Yes: the speed of light. Individual particles can't interact with each other at the Planck frequency. So this model treats every particle as if it were a self-contained computer that encodes information in whatever degrees of freedom it has. Note that this model says nothing about how many bits are in each computed state. It only counts the total number of states that the universe could potentially compute. That number is ~2^500.
It would seem to me that if the observable universe has X particles, and each particle has two states, then the observable universe is in one of at least 2^X possible states, since light has had the opportunity to cross from one side of the observable universe to the other (or it could be off by only a factor of two, considering that the observer is somewhere in the middle).
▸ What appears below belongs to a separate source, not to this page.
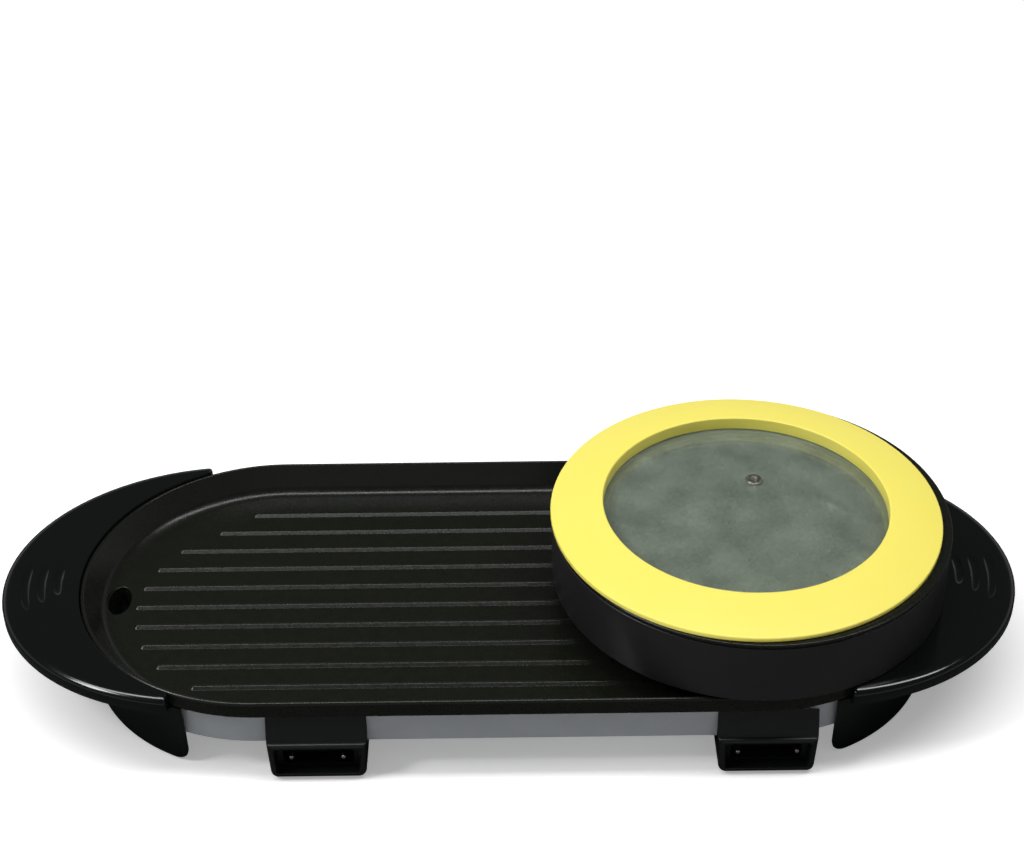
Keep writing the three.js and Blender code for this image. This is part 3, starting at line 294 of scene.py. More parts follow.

Or look at it from another perspective. My computer has 4GB of ram. That is 2^35 bits, and thus it has 2^(2^35) possible states (huge!) Since my computer is only a small part of the universe, the universe must have a much larger number of possible states.
Nope. It seemed like too trivial a result to try to publish it (though maybe someone has -- I don't know).
> the observable universe is in one of at least 2^X possible states
That's right, but it completely misses the point. Yes, your computer has 2^(2^35) possible (maybe "potential" would be a less misleading term) states, but the number of states that it will ever actually be in is bounded by the number of clock cycles the computer undergoes during its lifetime. If your computer runs at 1 GHz continuously for 10 years, it will have been in at most ~10^17 = 2^56 states. In the lifetime of the universe, your computer will only ever be in a tiny tiny fraction of its potential states.
So after 2^(2^35) steps my computer has certainly finished its computation. The state it is now in can be described by 0 bits of information, a priori. The question is, how is this useful in any way? :)
You're missing the point, which is that a physical computer in this universe could enumerate no more than 2^500 distinct states. How is this useful? Well, for example, it lets you put hard upper bounds on the size of crpyto keys. For symmetric crypto, assuming your algorithm is a CSPRNG, you will never need a key larger than 512 bits no matter how advanced computer technology gets.
Is that true? Cracking a key is a highly parallellizable operation, where little communication is needed between processors. Would your statement still hold here?
Yes. Just look at the details of the calculation. It makes very (very!) liberal assumptions, and produces a very loose upper bound, i.e. 2^500 is almost certainly a gross overestimate of what is actually achievable even given arbitrarily advanced technology. The point here is that even a very loose upper bound is still quite small.
Is computing Chaitin's omega the most pointless waste of time that can possibly be imagined, by definition? If you actually had the value can you do anything with it at all?
As noted above: you could solve the Halting Problem, and compute optimal data compression. Oh, and then we could go ahead and calculate Kolmogorov complexity K(x) for any arbitrary string, thus allowing Solomonoff Induction and AIXI to work. If you can compute Omega exactly you can thereby do almost anything at all.